«E se facessimo un numero contro il digitale?».
Siamo su un treno che sta per arrivare a destinazione: quanto tempo avrò per rispondere? Guardo l’ora. Sullo smartphone, ovviamente. L’orologio non lo porto da anni, sostituito all’inizio da una cipolla con tanto di catenella e poi dal primo cellulare. Intanto, fra la rotondità della cipolla e la spigolosità del telefono mobile, ho appreso che il tempo della lancetta è quello analogico, divisibile all’infinito in infinite parti, mentre il tempo del display è quello digitale, definito per sempre dall’inesorabile scatto tra un numero e il seguente. Dopo, certo, ho scoperto che il digitale è molto altro: una buona porzione di vita personale, fatta di posta, musica, foto, e una fetta fors’anche maggiore di vita professionale, laddove l’impegno sul digitale è ricerca sul prodotto, legge di mercato, disposizione ministeriale. È così che nella redazione dell’editore scolastico alle pile di bozze si sono affiancati CD e poi DVD e poi ancora eterei link che rimandano a impalpabili prodotti digitali. Oggetti immateriali che vivono su computer, LIM e tablet, ma che vengono strapazzati con la medesima acribia di lavorazione destinata alle sudate carte. Chiedendosi sempre se tutto funziona, se il prodotto finito sarà fruibile dall’utente, gradito all’insegnante e utile per lo studente.
Perché poi libri e strumenti educativi digitali finiscono tra le mani e sotto gli occhi degli studenti e da lì devono trasmettere qualcosa, si auspica molto, nella testa degli stessi.
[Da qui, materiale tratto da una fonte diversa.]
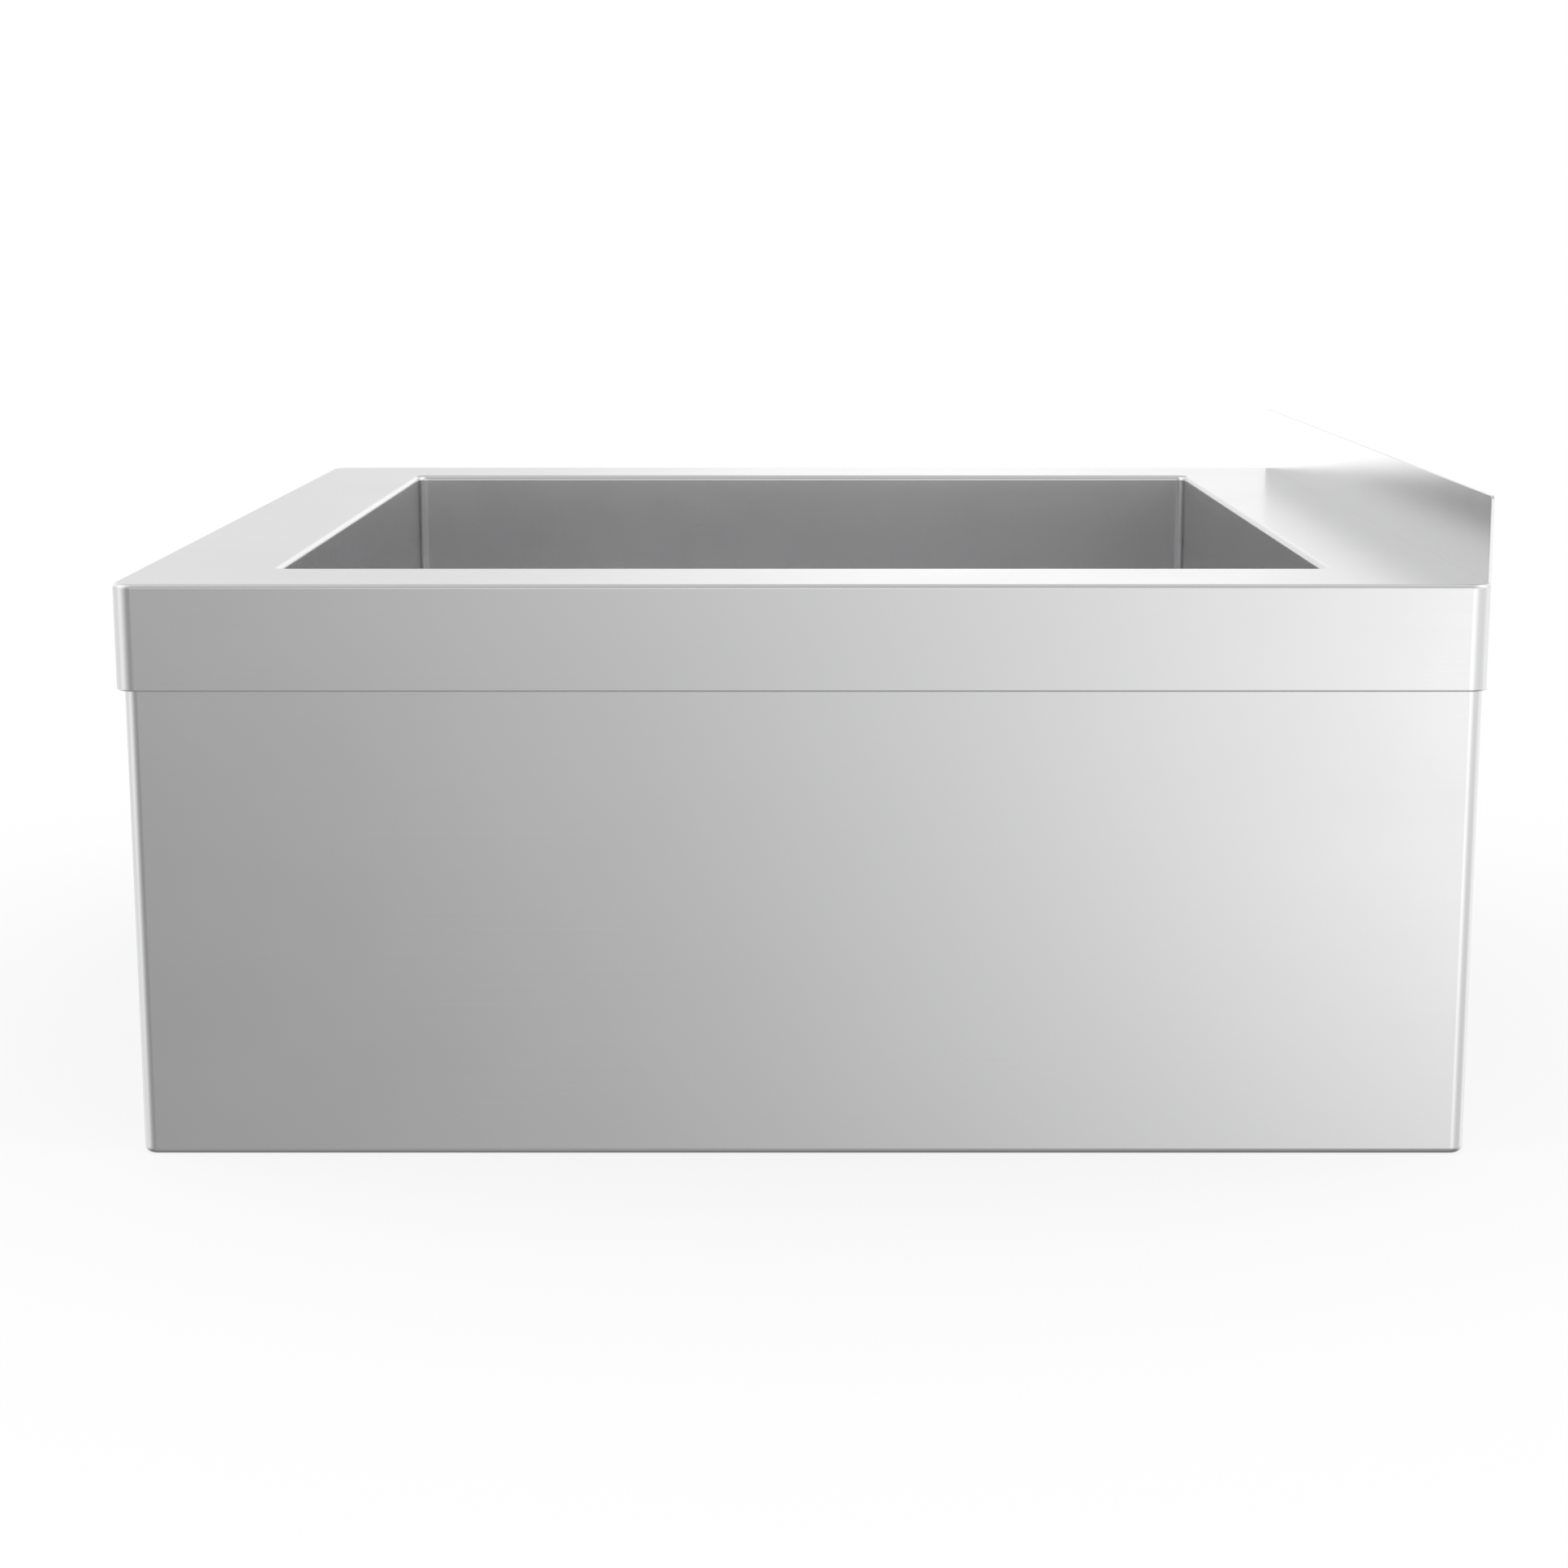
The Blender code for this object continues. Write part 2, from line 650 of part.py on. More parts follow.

E allora, se tra un esercizio interattivo e l’altro ci fermiamo un momento, guardando anche ciò che succede oltre confine, bisognerà anzitutto verificare se l’uso didattico dei media digitali migliora i livelli di apprendimento. Ché questo è un punto cruciale della questione, tanto quanto è sfuggente e ancora poco misurato. Dobbiamo farlo per loro, per i “nativi digitali” – sempre che poi siano veramente tali, visto che non tutti la pensano così. Questa è filosofia, diranno alcuni. Se torniamo alla prassi dovremo allora indagare le difficoltà degli attori che si muovono sul palcoscenico dell’era scolastica digitale. Bisogna quindi sentire i pareri di genitori, insegnanti, formatori, pedagogisti, istituzioni e far parlare i dati e le cifre che tanta parte hanno quando si devono far quadrare i piani di innovazione con i budget. Se poi guardiamo anche oltre l’editoria scolastica, i numeri che parlano sono quelli sugli e-book e le voci da sentire sono quelle di chi i libri digitali li scrive e li pubblica.
Non lo facciamo per ribadire che i libri ci piacciono solo quando sentiamo l’odore della carta: non vogliamo sentirci dire che siamo roba da museo. Che poi, a ben vedere, il digitale è entrato pure nei musei. Perché l’evoluzione digital si occupa anche della conservazione dei saperi e dei documenti da trasmettere alle generazioni future: vale nelle biblioteche e negli archivi, anche qui non senza criticità. Del resto Robert Darnton, che dirige la National Digital Public Library (inaugurata nell’aprile di quest’anno e che oggi vanta 4,5 milioni di items digitali), ha fatto notare che la carta sopravvive per secoli, mentre il formato digitale deperisce e richiede elevati costi di manutenzione.
Come dire, c’è sempre l’altro lato della medaglia. E noi vogliamo vederlo. Senza partigianeria e opinioni precostituite, ma con curiosità e spirito critico vogliamo indagare i lati oscuri del digitale per far funzionare in maniera ottimale i lati luminosi, a vantaggio del maggior numero possibile dei tanti soggetti coinvolti nella rivoluzione scolastica digitale, in primis gli studenti. In questo senso bisogna fare una ricerca. Quindi sì, facciamo un numero contro il digitale. È ora.